### The exercise
Only the lines from the start up to and including the line containing "add_piece(name, points, faces, pulp_material, tint)" should be repeated, word for word.

### Data shown
────────

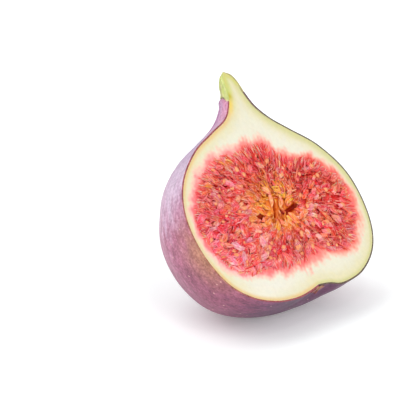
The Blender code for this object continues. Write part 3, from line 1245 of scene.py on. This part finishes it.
def strands(starts, bends, ends, width):
    """Tapered tubes along quadratic curves from starts to ends, pulled to bends. The
    radius is half the width times the root of a sine arch. Returns the points and how
    far along each lies."""
    t = np.linspace(0, 1, STRAND_RINGS)[:, None]
    curve = (
        (1 - t) ** 2 * starts[:, None] + 2 * t * (1 - t) * bends[:, None] + t**2 * ends[:, None]
    )
    slope = unit(np.gradient(curve, axis=1))
    side = unit(np.cross(slope, TO_FRONT))
    up = np.cross(side, slope)
    radius = 0.5 * width[:, None, None] * np.sin(math.pi * t[None]) ** 0.5
    radius[:, [0, -1]] = 0
    turn = np.arange(STRAND_SIDES) * 2 * math.pi / STRAND_SIDES
    ring_side = np.cos(turn)[None, None, :, None] * side[:, :, None]
    ring_up = np.sin(turn)[None, None, :, None] * up[:, :, None]
    points = curve[:, :, None] + radius[..., None] * (ring_side + ring_up)
    return points, np.broadcast_to(t, (STRAND_RINGS, STRAND_SIDES))


def add_strands(name, points, tint):
    """One piece of many strands."""
    faces = repeated_faces(len(points), STRAND_RINGS, STRAND_SIDES)
    add_piece(name, points, faces, pulp_material, tint)


# %% The tangle between the sacs
DIP = 0.5
pick = np.random.default_rng(85)
x, z, angle, _ = spiral(640, 86, 0.36, 1.0)
tangle = len(x)
way = inward(x, z, angle, 87, 0.45, (-0.1, 0.2))
half = pick.uniform(1.2, 2.5, tangle)[:, None]
middles = np.stack([x, pulp_depth(x, z) - 0.75 - pick.uniform(0.0, 0.4, tangle), z], axis=1)
starts, ends = middles - way * half, middles + way * half
starts[:, 1] += DIP
ends[:, 1] += DIP
bends = middles + pick.normal(0, 1.0, (tangle, 3)) * [1, 0.1, 1]
points, along = strands(starts, bends, ends, pick.uniform(0.14, 0.36, tangle))
own = layered(
    ROSE,
    (PINK, 0.8 * pick.random(tangle)),
    (DEEP_RED, (pick.random(tangle) < 0.35) * 0.8),
    (HONEY, warmth(x, z)),
)
own = (own * ripeness(x, z))[:, None, None]
add_strands("pulp_tangle", points, mix(own, RED, 0.4 * np.abs(2 * along - 1)))

# %% Fibres over the fringe
STRANDS = 680
pick = np.random.default_rng(81)
swept = np.cumsum(pulp_reach(ALL_ROUND))
angle = np.interp(pick.uniform(0, swept[-1], STRANDS), swept, ALL_ROUND)
reach = pulp_reach(angle)
soft = fringe_width(angle)
out_at = reach + pick.uniform(-1.2, 0.4, STRANDS) - 0.3 * (soft - 1)
in_at = reach - pick.uniform(1.2, 3.6, STRANDS) - soft
drift = pick.normal(0, 1.0, STRANDS) / reach
start_x, start_z = from_middle(out_at, angle)
end_x, end_z = from_middle(in_at, angle + drift)
starts = np.stack([start_x, np.full(STRANDS, 0.05), start_z], axis=1)
ends = np.stack([end_x, pulp_depth(end_x, end_z) - 0.15, end_z], axis=1)
bends = (starts + ends) / 2
bends[:, 1] -= pick.uniform(0.05, 0.35, STRANDS)
bends[:, [0, 2]] += pick.normal(0, 0.5, (STRANDS, 2))
width = pick.uniform(0.16, 0.34, STRANDS)
points, along = strands(starts, bends, ends, width)
own = layered(
    SALMON,
    (PINK, pick.random(STRANDS) * 0.7),
    (BLUSH, (pick.random(STRANDS) < 0.3) * 0.8),
    (RED, (pick.random(STRANDS) < 0.25) * 0.7),
)[:, None, None, :]
add_strands("pulp_fibres", points, mix(own, RED, 0.5 * ease(along, 0.5, 1.0)))

# %% [markdown]
# ## Stem
#
# The stem is green and tougher than the skin, with faint ridges along it. It is a
# shell as well, thicker than the skin, and it closes over the tip. Where the body's
# skin ends, its lip stands out a little from the stem.

# %% Stem shape and colours
STEM_THICKNESS, STEM_RADIUS = 0.45, 4
YELLOW_GREEN = (0.72, 0.74, 0.28)
TIP_GREEN = (0.66, 0.66, 0.20)
STRAW = (0.80, 0.68, 0.36)
BARK = (0.20, 0.16, 0.08)
STEM_RIM = (0.42, 0.33, 0.12)
DRY = (0.30, 0.20, 0.08)


def stem_relief(height, around):
    """Ridges that follow the cosine of the angle, pinched in where the skin's lip
    ends and pressed smooth at the tip and at the cut."""
    bumps = ripple(around * STEM_RADIUS, height * BODY_LENGTH, 2.5, 91)
    ridges = 0.07 * np.cos(14 * around + 8 * height) + 0.08 * bumps
    above = height - seam(around)
    pinch = -0.30 * (1 - ease(above, 0.0, 0.035)) - 0.40 * ease(above, 0.0, 0.03)
    return (ridges + pinch) * ease(1 - height, 0.0, 0.08) * ease(np.sin(around), 0.0, 0.35)


def stem_tint(height, around, rim):
    """Fresh green, yellower in patches and at the tip, with one dry line lengthwise.
    The notch under the skin's lip is straw at the edges and bark brown behind, the
    right rim is brown, and the very end is dry."""
    patch = 0.5 + 0.35 * ripple(around * STEM_RADIUS, height * BODY_LENGTH, 3.0, 92)
    notch = mix(STRAW, BARK, ease(np.sin(around), 0.18, 0.40))
    return layered(
        STEM_GREEN,
        (YELLOW_GREEN, ease(patch, 0.2, 0.9)),
        (TIP_GREEN, ease(height, 0.93, 0.98)),
        (notch, 1 - ease(height - seam(around), 0.004, 0.013)),
        (DRY, 0.7 * bell((around - 2.45) / 0.16)),
        (mix(STEM_RIM, STEM_GREEN, ease(around, 1.0, 2.2)), 0.8 * rim),
        (DRY, ease(height, 0.985, 0.999)),
    )


# %% Stem material and piece
stem_material, tree, shader = new_material("stem", {
    "Roughness": 0.5, "Subsurface Weight": 0.15, "Subsurface Radius": (0.8, 1.0, 0.3),
    "Subsurface Scale": 0.0008,
})
lines = noise(tree, 0.0007, 3.0, (1, 7, 1), flat=True)
colour = blend(tree, "MULTIPLY", 0.5, tint_of(tree), ramp(tree, lines, (0.3, 0.6), (0.62, 1.0)))
tree.links.new(colour, shader.inputs["Base Color"])
add_bump(tree, shader, lines, 0.5, 0.00015)

STEM_ROWS, STEM_COLUMNS, STEM_TIP = 90, 61, 0.9993
stem_low = seam(across_shell(STEM_COLUMNS))
points, height, around, rim = shell(
    STEM_ROWS, STEM_COLUMNS, stem_low, STEM_TIP, STEM_THICKNESS, stem_relief
)
flat = np.stack([around * STEM_RADIUS, height * BODY_LENGTH], axis=-1) * MM
add_piece(
    "fig_stem", points, grid_faces(*height.shape, closed=True), stem_material,
    stem_tint(height, around, rim), flat, math.radians(50),
)

# %% [markdown]
# ## Measuring
#
# The box of the finished pieces is measured and kept beside the solid's, and its size printed.

# %% Finish
low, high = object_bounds()
sizes = {"cad": [list(cad_low), list(cad_high)], "visual": [list(low), list(high)]}
print("visual model, mm:", [round(side * 1000, 1) for side in high - low])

────────

### Worked solution
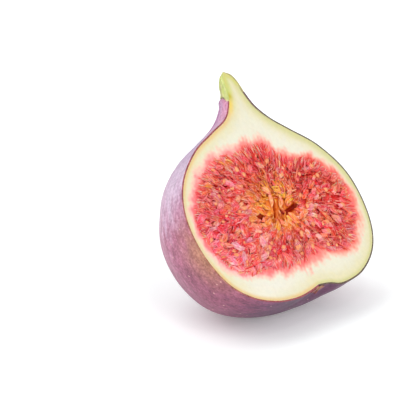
The Blender code for this object continues. Write part 3, from line 1245 of scene.py on. This part finishes it.
def strands(starts, bends, ends, width):
    """Tapered tubes along quadratic curves from starts to ends, pulled to bends. The
    radius is half the width times the root of a sine arch. Returns the points and how
    far along each lies."""
    t = np.linspace(0, 1, STRAND_RINGS)[:, None]
    curve = (
        (1 - t) ** 2 * starts[:, None] + 2 * t * (1 - t) * bends[:, None] + t**2 * ends[:, None]
    )
    slope = unit(np.gradient(curve, axis=1))
    side = unit(np.cross(slope, TO_FRONT))
    up = np.cross(side, slope)
    radius = 0.5 * width[:, None, None] * np.sin(math.pi * t[None]) ** 0.5
    radius[:, [0, -1]] = 0
    turn = np.arange(STRAND_SIDES) * 2 * math.pi / STRAND_SIDES
    ring_side = np.cos(turn)[None, None, :, None] * side[:, :, None]
    ring_up = np.sin(turn)[None, None, :, None] * up[:, :, None]
    points = curve[:, :, None] + radius[..., None] * (ring_side + ring_up)
    return points, np.broadcast_to(t, (STRAND_RINGS, STRAND_SIDES))


def add_strands(name, points, tint):
    """One piece of many strands."""
    faces = repeated_faces(len(points), STRAND_RINGS, STRAND_SIDES)
    add_piece(name, points, faces, pulp_material, tint)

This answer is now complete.